Abstract. Satellite retrievals of vertical column densities (VCDs) of tropospheric nitrogen dioxide (NO₂) normally do not explicitly account for aerosol optical effects and surface reflectance anisotropy that vary with space and time. Here, we conduct an improved retrieval of NO₂ VCDs over China, called the POMINO algorithm, based on measurements from the Ozone Monitoring Instrument (OMI), and we test the importance of a number of aerosol and surface reflectance treatments in this algorithm. POMINO uses a parallelized LIDORT-driven AMFv6 package to derive tropospheric air mass factors via pixel-specific radiative transfer calculations with no look-up tables, taking slant column densities from DOMINO v2. Prerequisite cloud optical properties are derived from a dedicated cloud retrieval process that is fully consistent with the main NO₂ retrieval. Aerosol optical properties are taken from GEOS-Chem simulations constrained by MODIS aerosol optical depth (AOD) data. MODIS bi-directional reflectance distribution function (BRDF) data are used for surface reflectance over land. For the present analysis, POMINO level-2 data for 2012 are aggregated into monthly means on a 0.25° long. × 0.25° lat. grid.
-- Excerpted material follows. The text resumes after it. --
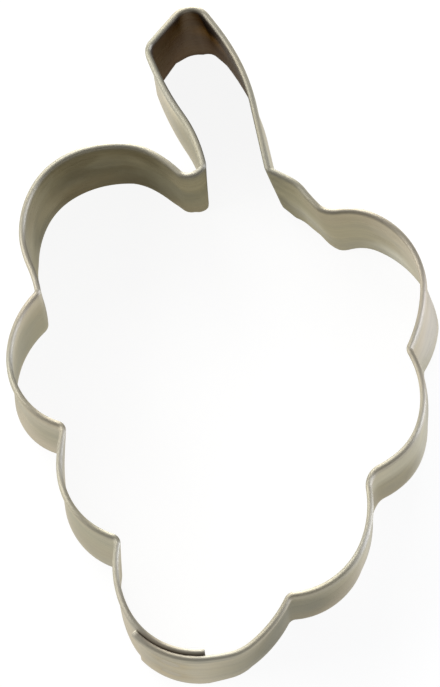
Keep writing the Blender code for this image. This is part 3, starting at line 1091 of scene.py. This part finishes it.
deselect_all()
bpy.ops.mesh.primitive_plane_add(size=FLOOR_SIZE, location=(0, 0, -FLOOR_DROP * MM))
floor = bpy.context.object
floor.name = "studio_floor"
floor_paint, paint, paint_shader = new_material("floor_paint")
paint_shader.inputs["Base Color"].default_value = (*FLOOR_GREY, 1.0)
paint_shader.inputs["Roughness"].default_value = 1.0
paint_shader.inputs["Specular IOR Level"].default_value = 0.0
paint_shader.inputs["Emission Color"].default_value = (*WHITE, 1.0)
ray = paint.nodes.new("ShaderNodeLightPath")
seen = ray.outputs["Is Camera Ray"]
for kind in ("Is Glossy Ray", "Is Transmission Ray"):
    seen = reckoned(paint, "MAXIMUM", seen, ray.outputs[kind])
glow = reckoned(paint, "MULTIPLY", seen, FLOOR_GLOW)
paint.links.new(glow, paint_shader.inputs["Emission Strength"])
floor.data.materials.append(floor_paint)
print("a floor", FLOOR_SIZE, "m wide")

# %% [markdown]
# Steel shows what is around it, so the surroundings are half of its look. The camera looks almost straight
# down the walls, and each wall shows the floor at its foot and, through the spread of the rolling lines, a
# tall narrow slice of the room in front of it. In the photograph the walls that look left and right are
# bright and those that look towards the lower right are dull, as a window behind the cutter would do. Two
# soft lamps, one above the other, stand for the window, a third for the pale room on the left, and a low,
# cool one for the daylight on the right. The world gives the rest of the room a weak, even light.

# %% Hang the lamps
LAMP_DISTANCE, LAMP_SIZE = 1.2, 0.7
DAYLIGHT = (0.74, 0.79, 1.0)
# Each lamp: azimuth and elevation in degrees, power and colour. Azimuth 0 is towards +X, 90 towards +Y
LAMPS = {
    "window_low": (90, 12, 16.0, WHITE),
    "window_high": (120, 38, 7.0, WHITE),
    "room_left": (180, 38, 6.0, WHITE),
    "room_right": (0, 12, 9.5, DAYLIGHT),
}

for name, (azimuth, elevation, power, colour) in LAMPS.items():
    azimuth, elevation = math.radians(azimuth), math.radians(elevation)
    towards_lamp = Vector((math.cos(azimuth) * math.cos(elevation),
                           math.sin(azimuth) * math.cos(elevation),
                           math.sin(elevation)))
    lamp_data = bpy.data.lights.new(name, "AREA")
    lamp_data.shape = "SQUARE"
    lamp_data.size = LAMP_SIZE
    lamp_data.energy = power
    lamp_data.color = colour
    lamp = bpy.data.objects.new(name, lamp_data)
    bpy.context.scene.collection.objects.link(lamp)
    lamp.location = towards_lamp * LAMP_DISTANCE
    lamp.rotation_euler = towards_lamp.to_track_quat("Z", "Y").to_euler()
print(len(LAMPS), "lamps,", sum(lamp[2] for lamp in LAMPS.values()), "watts together")

# %% Light the room
WORLD_STRENGTH = 0.3

world = bpy.data.worlds.new("studio")
bpy.context.scene.world = world
world.use_nodes = True
background = world.node_tree.nodes["Background"]
background.inputs["Color"].default_value = (*WHITE, 1.0)
background.inputs["Strength"].default_value = WORLD_STRENGTH
bpy.context.scene.view_settings.view_transform = "Standard"
print("view transform", bpy.context.scene.view_settings.view_transform)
POMINO-retrieved annual mean NO₂ VCDs vary from 15–25 × 10¹⁵ cm⁻² over the polluted North China Plain (NCP) to below 10¹⁵ cm⁻² over much of western China. Using POMINO to infer Chinese emissions of nitrogen oxides leads to annual anthropogenic emissions of 9.05 TgN yr⁻¹, an increase from 2006 (Lin, 2012) by about 19 %. Replacing the MODIS BRDF data with the OMLER v1 monthly climatological albedo data affects NO₂ VCDs by up to 40 % for certain locations and seasons. The effect on constrained NO_x emissions is small. Excluding aerosol information from the retrieval process (this is the traditional "implicit" treatment) enhances annual mean NO₂ VCDs by 15–40 % over much of eastern China. Seasonally, NO₂ VCDs are reduced by 10–20 % over parts of the NCP in spring and over northern China in winter, despite the general enhancements in summer and fall. The effect on subsequently constrained annual emissions is between −5 and +30 % with large seasonal and spatial dependence. The implicit aerosol treatment also tends to exclude days with high pollution, since aerosols are interpreted as effective clouds and the respective OMI pixels are often excluded by cloud screening; this is a potentially important sampling bias. Therefore an explicit treatment of aerosols is important for space-based NO₂ retrievals and emission constraints. A comprehensive independent measurement network with sufficient spatial and temporal representativeness is needed to further evaluate the different satellite retrieval approaches.